This young author is on fire. Her imagery, her rhythm, her word choice stops me in my tracks. She’s that good. In her third novel in less than three years (The Poet X and With the Fire on High), she returns to verse writing and to her family’s Dominican roots and to historical truth as she writes about a plane of mostly Dominican residents crashing on its way to DR (which happened in Nov, 2001). Her story revolves around–and is narrated by–two sisters, one living in DR and one in New York City. They share a father, a man whose homeland and extended family is in DR, but whose “other” land is New York. Neither daughter knows of this other family until their father dies in the plane crash, and we watch the grief unfold from each of their perspectives, from each of their cultures, from each of their locations. And soon after the loss comes the discovery of the secret that’s been withheld from both girls, now on the cusp of 17 and looking toward their futures.
Camino live in DR, raised by her aunt Tia, a midwife and healer, ever since Camino’s mother died when she was five. Her father visits every summer, and with his business in the US, he’s able to provide Camino with private school education and a hope for college in the US as well as food and a house well beyond others in the neighborhood (running water, a TV, and wifi), but it’s still a life of poverty. Yahaira lives a middle class life in a diverse Manhattan neighborhood near Columbia University. Her well furnished apartment, stylish clothes, and a father who lives with her 9 months of the year are a world away from Camino’s. Through their loss and discovery, we find that families can be messy but still committed to love (this messiness of dual families is not unique to these fictional girls; as Acevedo discovered in her research of the place crash, many NY families have second families in DR).

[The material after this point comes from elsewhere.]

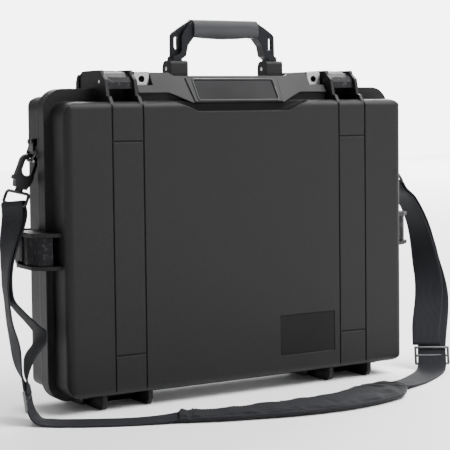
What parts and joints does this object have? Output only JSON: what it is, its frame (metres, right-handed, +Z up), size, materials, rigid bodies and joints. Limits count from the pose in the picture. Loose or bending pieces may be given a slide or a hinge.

An example of Acevedo’s powerful imagery (/ indicates a line break in her poetry). When Camino is at the airport with other Dominicans waiting for news about the flight, Acevedo writes, “An airline employee / & two security guards / approach the crowd / like gutter cats / used to being kicked. / & as soon as the employee / utters the word accident / the linoleum opens / a gnashing jaw / a bottomless belly, / I am swallowed / by this shark-toothed truth.” This kind of writing occurs over and over. While this is a Young Adult book, anyone would savor the writing and the story. And aspiring writers can learn so much from this talented author and poet.